Exercise brief:
Return only the lines from the top of the material through the line marked by "base_t = 1.5; // [1:0.1:3]", unaltered.

··· Data block

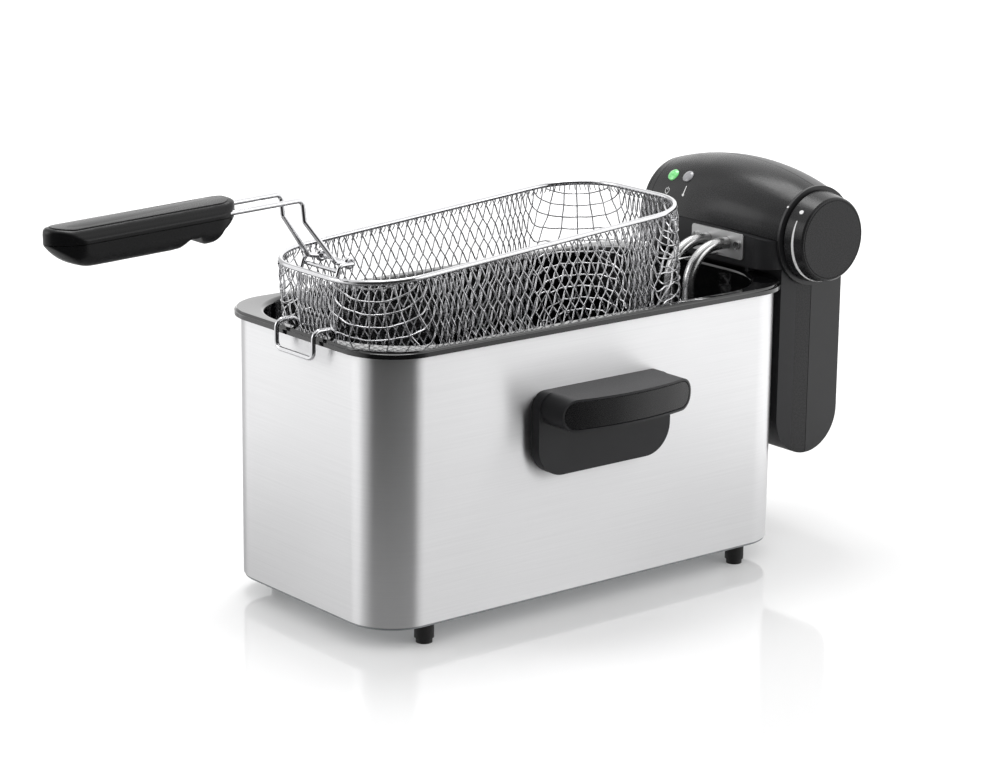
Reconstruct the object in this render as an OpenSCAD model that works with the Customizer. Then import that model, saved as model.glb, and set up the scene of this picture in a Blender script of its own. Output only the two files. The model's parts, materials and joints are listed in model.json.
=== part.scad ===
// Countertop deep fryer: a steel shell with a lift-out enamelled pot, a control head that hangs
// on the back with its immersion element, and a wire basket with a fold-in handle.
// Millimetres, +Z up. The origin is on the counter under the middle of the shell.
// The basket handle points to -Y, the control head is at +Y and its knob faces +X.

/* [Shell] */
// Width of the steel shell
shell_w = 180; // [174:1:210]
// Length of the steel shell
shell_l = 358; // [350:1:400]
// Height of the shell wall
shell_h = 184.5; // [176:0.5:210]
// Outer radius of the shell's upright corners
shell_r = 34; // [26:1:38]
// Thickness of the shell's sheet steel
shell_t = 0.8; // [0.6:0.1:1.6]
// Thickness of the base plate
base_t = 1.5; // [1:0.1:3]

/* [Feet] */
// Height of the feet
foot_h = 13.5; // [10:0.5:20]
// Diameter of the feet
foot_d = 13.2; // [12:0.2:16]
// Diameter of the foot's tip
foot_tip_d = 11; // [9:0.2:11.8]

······

Complete answer:
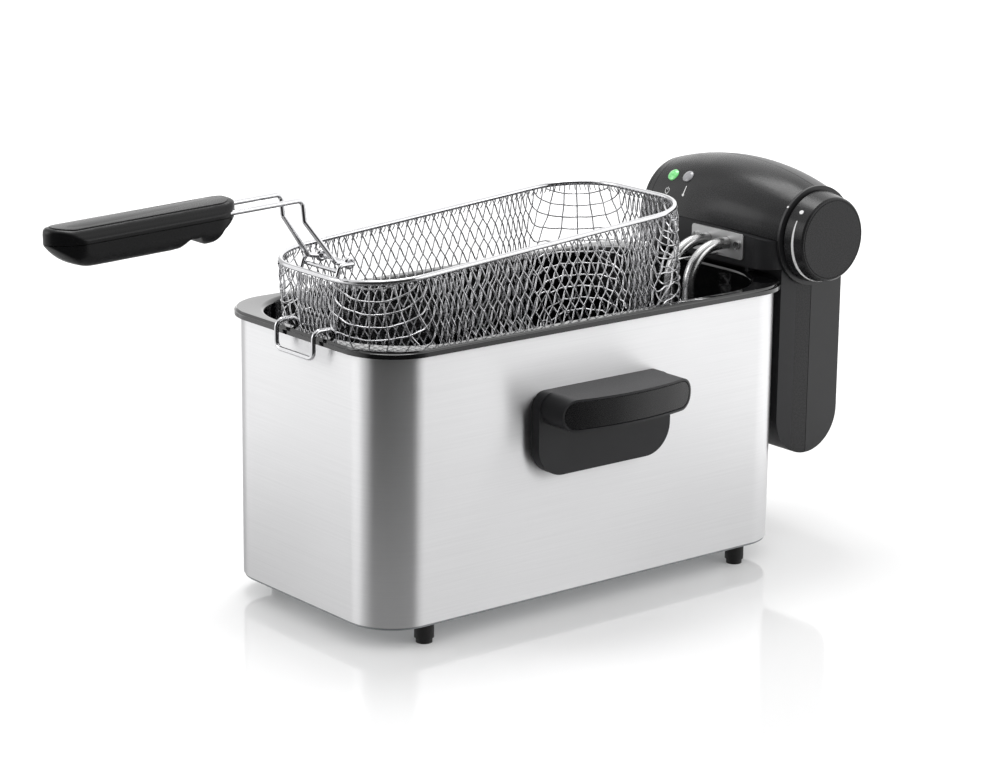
Reconstruct the object in this render as an OpenSCAD model that works with the Customizer. Then import that model, saved as model.glb, and set up the scene of this picture in a Blender script of its own. Output only the two files. The model's parts, materials and joints are listed in model.json.
=== part.scad ===
// Countertop deep fryer: a steel shell with a lift-out enamelled pot, a control head that hangs
// on the back with its immersion element, and a wire basket with a fold-in handle.
// Millimetres, +Z up. The origin is on the counter under the middle of the shell.
// The basket handle points to -Y, the control head is at +Y and its knob faces +X.

/* [Shell] */
// Width of the steel shell
shell_w = 180; // [174:1:210]
// Length of the steel shell
shell_l = 358; // [350:1:400]
// Height of the shell wall
shell_h = 184.5; // [176:0.5:210]
// Outer radius of the shell's upright corners
shell_r = 34; // [26:1:38]
// Thickness of the shell's sheet steel
shell_t = 0.8; // [0.6:0.1:1.6]
// Thickness of the base plate
base_t = 1.5; // [1:0.1:3]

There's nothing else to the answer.